RECORDS SHOWN:
# # # # # # #
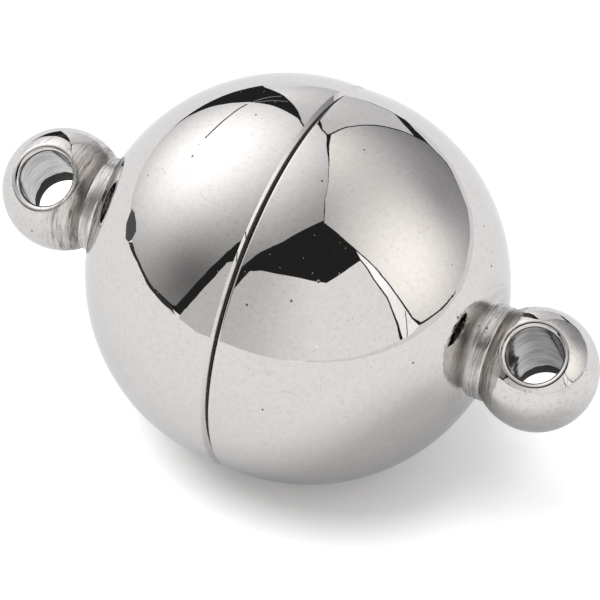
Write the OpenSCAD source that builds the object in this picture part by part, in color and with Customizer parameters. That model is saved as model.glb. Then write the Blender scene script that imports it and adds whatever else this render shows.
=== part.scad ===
// Ball-shaped magnetic clasp for a necklace or bracelet, in millimetres.
// Two round steel halves close face to face on two disc magnets. A drilled ball on each
// end takes the jump ring. The clasp's axis is X, its centre is the origin and +Z is up.

/* [Ball] */
// Diameter of the closed ball, measured across the seam
ball_d = 10; // [8.5:0.25:14]
// Straight band on each half, between its round part and the seam
band_w = 0.29; // [0.1:0.01:0.6]
// Open line between the two halves when they are closed
seam_gap = 0.06; // [0.03:0.01:0.12]
// Leg of the bevel round the left half's rim
bevel_w = 0.12; // [0.05:0.01:0.25]
// Radius of the round on the right half's rim
rim_round_r = 0.06; // [0.03:0.01:0.15]

/* [Magnets] */
// Diameter of each disc magnet
magnet_d = 6; // [4:0.25:6.5]
// Thickness of each disc magnet
magnet_t = 2; // [1.5:0.1:2.4]
// Leg of the bevel round each magnet's faces
magnet_bevel = 0.15; // [0.05:0.05:0.3]
// Open space between the two magnets when the clasp is closed
magnet_gap = 0.02; // [0.01:0.01:0.05]
// Space between a magnet and its own pocket, on each side
pocket_clearance = 0.03; // [0.02:0.01:0.06]
// Depth of the socket in the left half that the right magnet enters
socket_depth = 0.4; // [0.2:0.05:0.6]
// Space between the right magnet and the socket, on each side
socket_clearance = 0.1; // [0.06:0.01:0.2]

/* [Loops] */
// Diameter of the drilled ball that is the loop
loop_d = 3.1; // [2.8:0.1:4]
// Diameter of the hole through the loop
hole_d = 1.4; // [1:0.1:1.6]
// Leg of the bevel round the hole's rims
hole_bevel_w = 0.1; // [0.05:0.01:0.15]
// How far the hole misses the middle of the loop's ball, outwards along the clasp
hole_out = 0.12; // [0:0.01:0.2]
// How far the hole misses the middle of the loop's ball sideways
hole_aside = 0.14; // [0:0.01:0.2]
// Angle of the left loop's hole from upright, about the clasp's axis
left_hole_turn = 33; // [0:1:90]
// Angle of the right loop's hole from upright, about the clasp's axis
right_hole_turn = 23; // [0:1:90]

/* [Necks] */
// Diameter of the collar that sits on the ball
collar_d = 2.44; // [2.2:0.02:2.7]
// Thickness of the collar
collar_t = 0.4; // [0.25:0.01:0.5]
// Radius of the round on the collar's edges
collar_round_r = 0.08; // [0.03:0.01:0.12]
// Diameter of the groove where the loop's ball meets the collar
groove_d = 2.37; // [2:0.01:2.4]
// How far the collar's seat is sunk into the ball
seat_sink = 0.03; // [0.02:0.01:0.1]
// Space round the collar in its seat, on each side
seat_clearance = 0.02; // [0.01:0.01:0.05]
// Diameter of the shank that fixes the loop in its half
shank_d = 1.6; // [1.2:0.1:1.8]
// Space round the shank, under its end and under the collar
shank_clearance = 0.02; // [0.01:0.01:0.04]
// Steel left between the left magnet's pocket and the shank's hole
web_t = 0.6; // [0.3:0.1:0.8]

/* [Hidden] */
ball_r = ball_d / 2;
loop_r = loop_d / 2;
collar_r = collar_d / 2;
groove_r = groove_d / 2;
magnet_r = magnet_d / 2;
hole_r = hole_d / 2;
shank_r = shank_d / 2;
// Distances along the axis from the clasp's centre
face_x = seam_gap / 2;
round_x = face_x + band_w;
seat_r = collar_r + seat_clearance;
seat_x = round_x + sqrt(ball_r * ball_r - seat_r * seat_r) - seat_sink;
collar_x = seat_x + shank_clearance;
loop_x = collar_x + collar_t + sqrt(loop_r * loop_r - groove_r * groove_r);
// The left magnet lies at the bottom of the socket and the right one stands out into it
left_magnet_x = face_x + socket_depth;
right_magnet_x = magnet_gap - left_magnet_x;
left_pocket_x = left_magnet_x + magnet_t + pocket_clearance;
right_pocket_x = right_magnet_x + magnet_t + pocket_clearance;
// Both shanks are alike, so the deeper left pocket sets where their holes end
shank_hole_x = left_pocket_x + web_t;
// How far a cut runs on past the surface that it opens
past = 1;
// Tilts that bring a rim's middle from above the ball's centre to where the hole comes out
aside_tilt = asin(hole_aside / loop_r);
out_tilt = asin(hole_out / (loop_r * cos(aside_tilt)));
// Facets of the round surfaces in the preview
ROUND_FN = 96;

steel = [0.78, 0.77, 0.76];
nickel = [0.72, 0.71, 0.68];

// Turns a profile, drawn as radius by distance along the axis, about the clasp's axis
module about_axis() {
    rotate([0, 90, 0])
        rotate_extrude($fn = ROUND_FN)
            children();
}

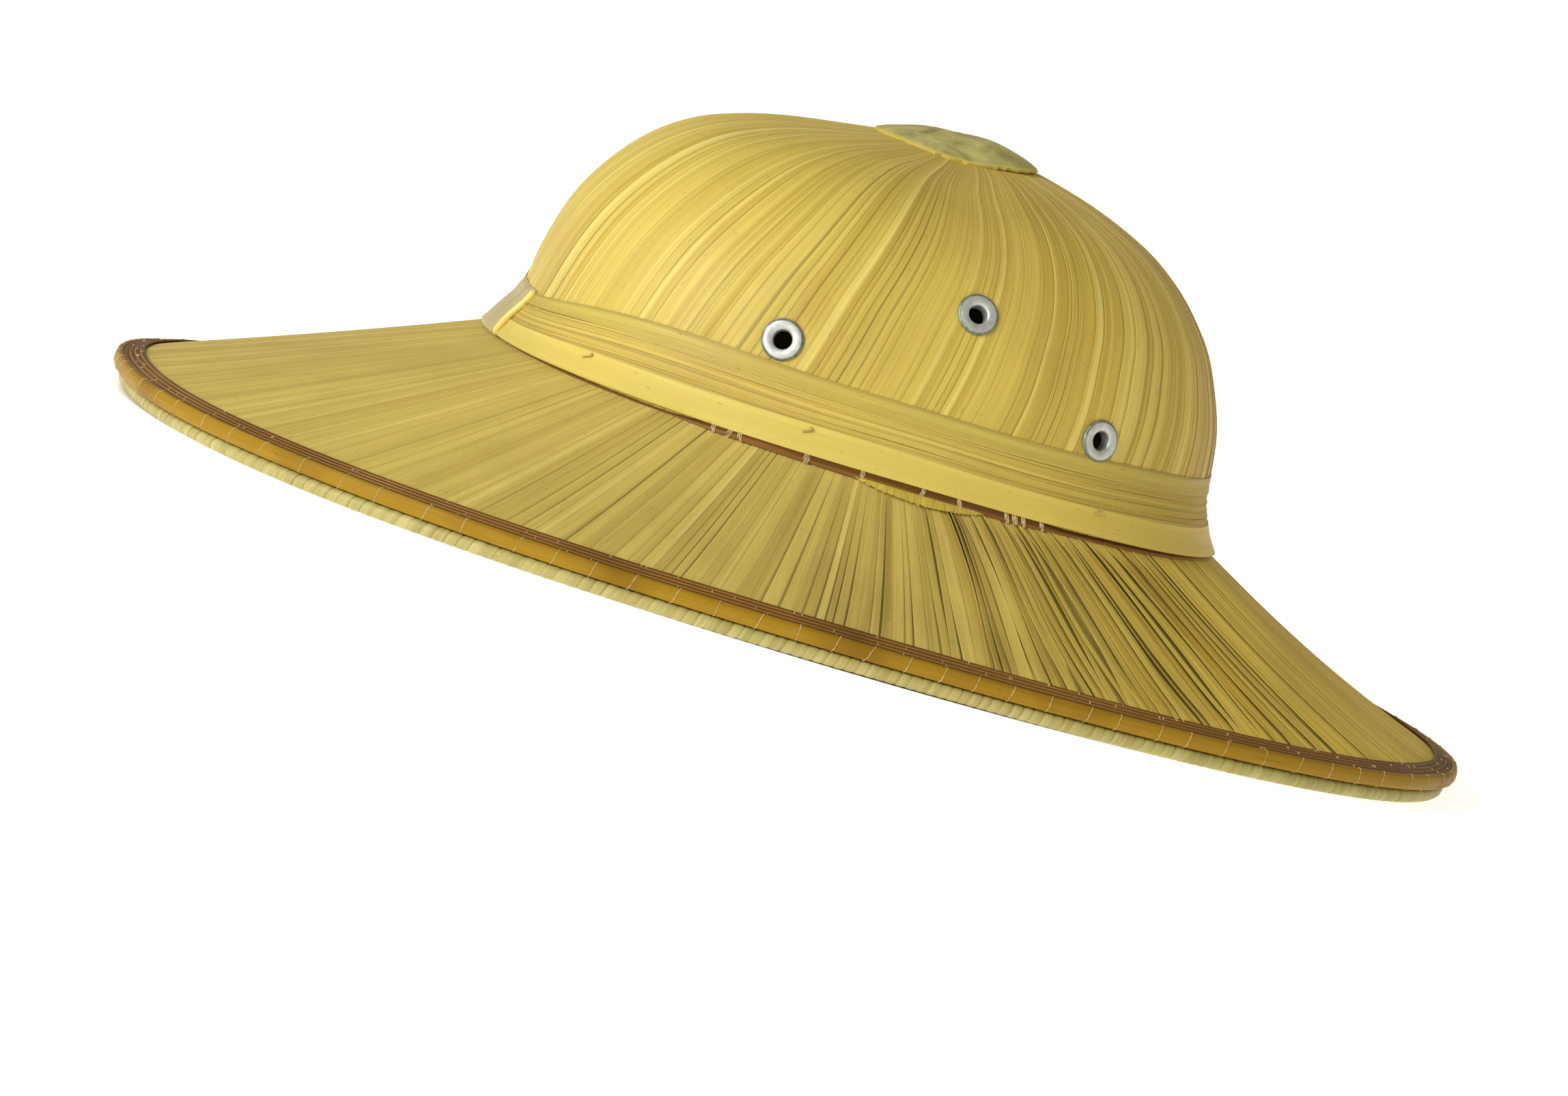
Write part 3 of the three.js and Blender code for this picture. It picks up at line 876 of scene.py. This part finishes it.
def on_welt(number, across, along):
    """One winding of the welt. Its edges are drawn in, and slant from the top to the foot."""
    angle = TAU * along
    turn = TAU * (number + across + 0.22 * np.sin(angle)) / WELT["windings"]
    bulge = 1 - 0.11 * (1 - np.sin(math.pi * np.clip(across, 0, 1)) ** 0.4)
    at_ends = 1 - past(turn, 0.15, 0.6) + past(turn, 2.5, 2.95)
    middle = -WELT["inset"] - WELT["tucked"] * at_ends - WELT["width"] / 2
    out = middle + WELT["width"] / 2 * rounded(np.cos(angle), 0.85) * bulge
    up = WELT["height"] / 2 + WELT["height"] / 2 * rounded(np.sin(angle), 0.85) * bulge
    return on_rim(turn, out, np.maximum(up, 0))


def brim_width(turn):
    return np.linalg.norm(brim_point(turn, 1.0) - brim_point(turn, 0.0), axis=-1)


def on_rim_cane(cane):
    def where(number, across, along):
        angle = TAU * across
        turn = TAU * along
        middle = CANES["first"] + CANES["width"] / 2 + cane * CANES["pitch"]
        inset = middle + CANES["width"] / 2 * np.cos(angle)
        out = CANES["off_brim"] + CANES["height"] / 2 * (1 + np.sin(angle))
        return lay_on(brim_point, turn, 1 - inset / brim_width(turn), out)
    return where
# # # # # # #
TASK STATEMENT:
Return exactly the lines that run from the top of the listing above to the line containing "rim_round_r = 0.06; // [0.03:0.01:0.15]", please, keeping both end lines and leaving out everything else.

WRITTEN SOLUTION:
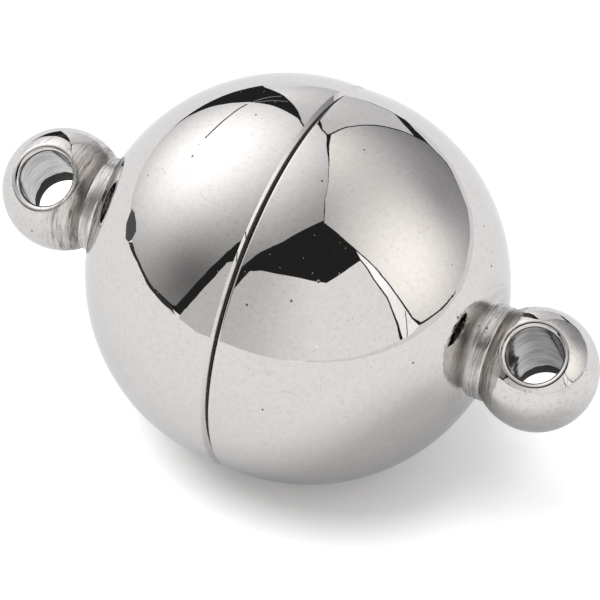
Write the OpenSCAD source that builds the object in this picture part by part, in color and with Customizer parameters. That model is saved as model.glb. Then write the Blender scene script that imports it and adds whatever else this render shows.
=== part.scad ===
// Ball-shaped magnetic clasp for a necklace or bracelet, in millimetres.
// Two round steel halves close face to face on two disc magnets. A drilled ball on each
// end takes the jump ring. The clasp's axis is X, its centre is the origin and +Z is up.

/* [Ball] */
// Diameter of the closed ball, measured across the seam
ball_d = 10; // [8.5:0.25:14]
// Straight band on each half, between its round part and the seam
band_w = 0.29; // [0.1:0.01:0.6]
// Open line between the two halves when they are closed
seam_gap = 0.06; // [0.03:0.01:0.12]
// Leg of the bevel round the left half's rim
bevel_w = 0.12; // [0.05:0.01:0.25]
// Radius of the round on the right half's rim
rim_round_r = 0.06; // [0.03:0.01:0.15]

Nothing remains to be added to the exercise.